General Tellinghuisen, would you explain whether you think this case might be moot now?

South Dakota has changed the law, as I understand it.

Roger A. Tellinghuisen:

That's correct, Your Honor.

What I would point out to the Court is that in the last legislative session, recognizing that South Dakota, not unlike any other state in the Union, is dependent upon these funds, adopted a 21-year-old drinking age that will not go into effect until April 1st of 1988.

Sandra Day O'Connor:

So it still has a year or so to run, a year to run?

Roger A. Tellinghuisen:

That's correct.

Sandra Day O'Connor:

Under the old system.

Roger A. Tellinghuisen:

Yes.

Right now South Dakota still permits 19 and 20-year-olds to consume low point beer.

Sandra Day O'Connor:

And there are Federal funds at issue, so it is saved from mootness.

Roger A. Tellinghuisen:

That's correct, Your Honor.

Harry A. Blackmun:

Then am I not correct the statute doesn't go into effect at all if you prevail here?

Roger A. Tellinghuisen:

That's correct.

The legislature in enacting the law that it passed this legislative session specifically provided within the statute itself that the legislation would repeal itself upon either a favorable decision from this Court or upon Congressional action repealing the mandatory withholding provisions of Section 158.

Harry A. Blackmun:

We know how to do things out in the upper midwest.

Roger A. Tellinghuisen:

That's correct.

For the past 48 years South Dakota has allowed persons younger than age 21 to consume low point beer, ever since South Dakota has adopted an approach that not only recognizes the social concerns over alcohol but has gradually introduced its young people to alcoholic beverages.

Twice since 1939 we have raised our minimum drinking age for low point beer from 18 to 19, and since the repeal of state prohibition in 1934 we have required all persons to be at least 21 years old before they would be allowed to consume alcoholic beverages other than low point beer.

South Dakota has likewise enacted and strictly enforced drinking driver statutes, and over the course of the last few years through the strict enforcement of those statutes we have effectuated a 30 percent reduction in the number of drinking-related fatalities on our highways.

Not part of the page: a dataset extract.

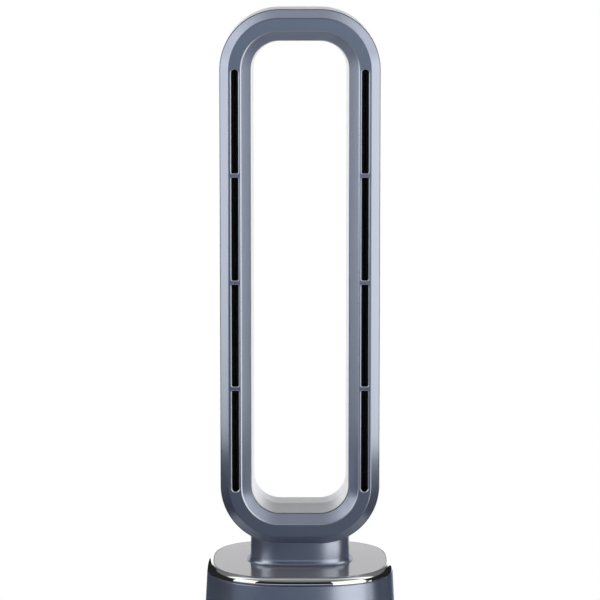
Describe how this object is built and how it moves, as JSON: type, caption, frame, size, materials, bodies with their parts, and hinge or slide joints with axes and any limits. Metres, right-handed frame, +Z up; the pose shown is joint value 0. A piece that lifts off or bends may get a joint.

In September of 1984 we filed a complaint in District Court, seeking a declaration that Section 158 was unconstitutional and further requesting an injunction prohibiting the Secretary of Transportation from enforcing the provisions of that statute.

The District Court dismissed and the Court of Appeals affirmed on the basis that South Dakota's complaint failed to state a claim upon which relief can be granted.

Just by procedural... or just by a little bit of history, as this Court is aware, in 1933 this nation adopted the Twenty-First Amendment, thereby repealing 16 years of national prohibition and reserving to the states the power of choice as to whether or not to allow the importation of alcoholic beverages within their own states.

This Court has also recognized that a state has the absolute power to prohibit totally the sale of alcohol within its own borders pursuant to the Twenty-First Amendment, and this Court has equally recognized that a state has broad power under the Twenty-First Amendment to regulate the times, places, and circumstances under which alcohol may be sold.